Poor nutrition – Sugary and unhealthy foods can lead to an increase in plaque and bacteria which, if not removed correctly, may lead to gum disease.

Smoking – smoking is a major cause of gum disease as it affects the attachment of the bone and soft tissue with the teeth, reduces the flow of saliva and increases the build-up of plaque and tartar on the teeth. All of which have a high risk of resulting in gum disease

Weak immune system – A weakened immune system often as a result of cancer treatment or HIV can make the gums more susceptible to disease.

What are the symptoms of gum disease?

Gum disease can often progress painlessly and with few noticeable symptoms which often leaves patients unaware that there is any issue, particularly if they haven’t visited their dentist in a while. However gum disease may present itself in the following ways:

  • Tender, red or swollen gums
  • Gums that bleed during or after you brush your teeth (don’t let this bleeding stop you from brushing!)
  • Formation of gaps in between the teeth and gums
  • Loose teeth
  • Persistent bad breath
  • Constant bad taste in your mouth
  • Receding gum line
  • A change in the way your teeth fit together when you bite.

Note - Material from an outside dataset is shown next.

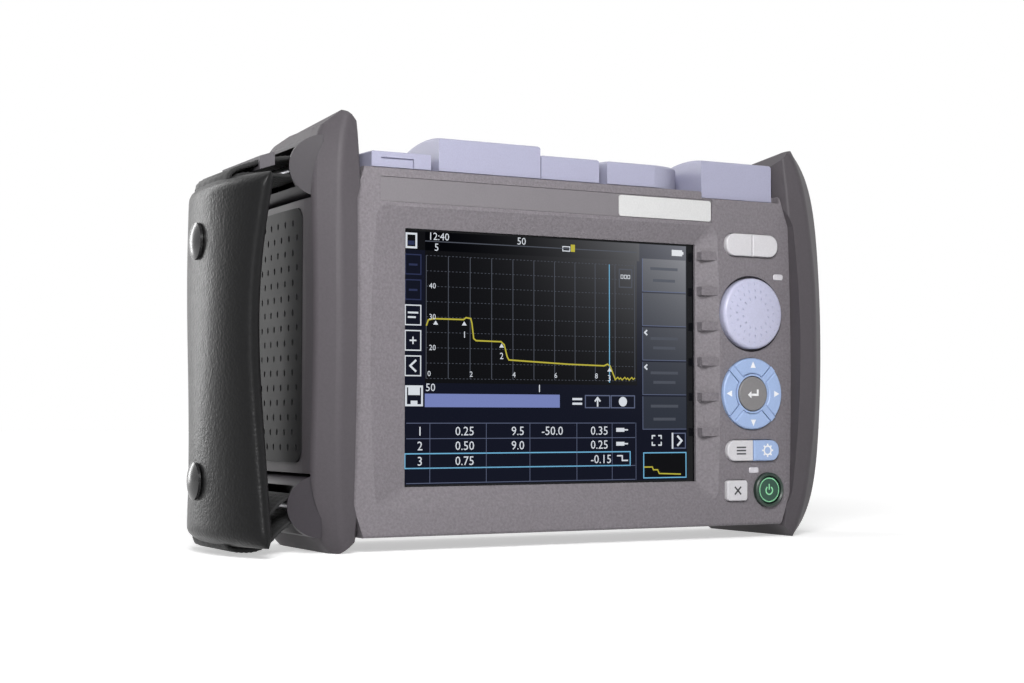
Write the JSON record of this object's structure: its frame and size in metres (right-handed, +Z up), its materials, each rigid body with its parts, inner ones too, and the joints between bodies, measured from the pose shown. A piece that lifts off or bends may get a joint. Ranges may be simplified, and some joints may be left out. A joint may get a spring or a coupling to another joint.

If you are experiencing all of any of these symptoms it is important to consult your dentist as early detection is vital.

Treatment

The first point of call for treating gum disease is a professional clean by your dentist or dental hygienist. During the cleaning all hardened plaque and tartar will be removed from above and below the gum line. If your dentist believes that you are at risk of gum disease they may suggest that you go back for a cleaning once or twice a year.

If your gum disease has progressed to periodontitis and there is a significant amount of plaque and tartar, particularly below the gum line, scaling and root planning may be required. This is a non-surgical procedure, done under local anaesthetic whereby all plaque and tartar is scraped away from below the gum line and any rough spots on the tooth root, where the germs gather, are smoothed out (planning). This smoothing of the tooth root helps to remove all bacteria and provides a clean surface for the gums to reattach to the teeth. Depending on the extent of plaque and tartar, this may need to be carried out over several appointments.

While a deep cleaning can help to remove the majority of plaque and tartar, some people will require surgery to remove all of the bacteria. The most common surgery is flap surgery or pocket reduction surgery. This surgery is carried out to remove the tartar from the deep gum pockets and reduce the size of the periodontal pocket, which will decrease the area that the bacteria can grow and make it easier for the patient and their dentist to keep clean. The surgery involves the dentist making a few small cuts in the gum tissue and pulling back the gums to expose the deep pockets where the tartar is built up. Once the tartar is removed the gums are put back in place to fit neatly around the tooth.

During your consultation your dentist will be able to advise whether a deep cleaning will suffice or whether surgery will be needed.